Since the Rose Report there has been more research carried out into the advantages of learning to read through phonics and results have been favourable. However, when you truly look into a lot of the research papers you can see problems in how the results come about. They do not seem to put systematic phonics against one particular approach but a mixture of different approaches and unless you distinguish between approaches you surely cannot work out which one is best. Jeffery Bowers, an academic at the University of Bristol, stated in a blog post in 2019, "There really is little or no empirical evidence to support the conclusion that systematic phonics is best practice. The fact that this claim is repeated 1000s of times in the literature does not make it so. But it is somewhat of a scandal that the research is so consistently misrepresented in the literature."

Major studies conclude that phonics is important but not sufficient for teaching children to read. Of course it is necessary to teach children grapheme-phoneme correspondence for an alphabetic writing system but this needs to be taught within the wider context of a rich literacy environment that takes morphology into account as well as comprehension and enjoyment.

There are better methods out there

I cannot disagree that aspects of phonics, such as grapheme-phoneme correspondence, are necessary for teaching children to read but there are other approaches that teach this skill among other things and they may be better than systematic synthetic phonics. There are too many approaches to mention here but in my new course, 'Emergent Literacy and Beyond', I will summarise the other main approaches. 
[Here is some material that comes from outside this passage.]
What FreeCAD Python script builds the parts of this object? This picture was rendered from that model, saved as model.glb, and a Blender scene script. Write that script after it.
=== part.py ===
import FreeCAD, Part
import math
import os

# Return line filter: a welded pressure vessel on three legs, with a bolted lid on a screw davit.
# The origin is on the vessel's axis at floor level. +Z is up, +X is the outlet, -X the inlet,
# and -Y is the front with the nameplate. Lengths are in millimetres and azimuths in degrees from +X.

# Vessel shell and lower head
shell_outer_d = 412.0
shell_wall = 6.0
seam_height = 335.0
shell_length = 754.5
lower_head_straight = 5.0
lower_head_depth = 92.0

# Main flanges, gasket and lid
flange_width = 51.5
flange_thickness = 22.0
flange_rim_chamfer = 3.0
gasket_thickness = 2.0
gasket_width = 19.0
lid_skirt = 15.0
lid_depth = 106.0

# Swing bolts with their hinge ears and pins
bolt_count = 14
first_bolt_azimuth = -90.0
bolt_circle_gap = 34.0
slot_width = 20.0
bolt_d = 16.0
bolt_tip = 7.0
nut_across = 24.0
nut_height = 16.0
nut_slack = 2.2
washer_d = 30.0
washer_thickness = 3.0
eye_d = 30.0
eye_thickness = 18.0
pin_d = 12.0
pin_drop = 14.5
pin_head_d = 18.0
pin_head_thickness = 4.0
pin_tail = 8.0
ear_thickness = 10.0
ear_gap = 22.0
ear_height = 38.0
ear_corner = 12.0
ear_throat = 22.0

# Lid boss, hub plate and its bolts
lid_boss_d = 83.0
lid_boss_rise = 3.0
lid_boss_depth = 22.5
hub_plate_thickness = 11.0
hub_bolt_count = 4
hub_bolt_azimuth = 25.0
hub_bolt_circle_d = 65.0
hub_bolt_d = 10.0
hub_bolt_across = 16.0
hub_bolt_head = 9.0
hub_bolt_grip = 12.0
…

In conclusion, the English writing system's lack of phonemic consistency is not a flawed system. As the linguist Venezky wrote in 1999, "English orthography is not a failed phonetic transcription system, invented out of madness or perversity. Instead it is a more complex system that preserves bits of history (i.e. etymology), facilitates understanding, and also translates into sound." There is nothing wrong with English spellings, it's just that phonics may not be the best approach for helping young children to acquire this writing system.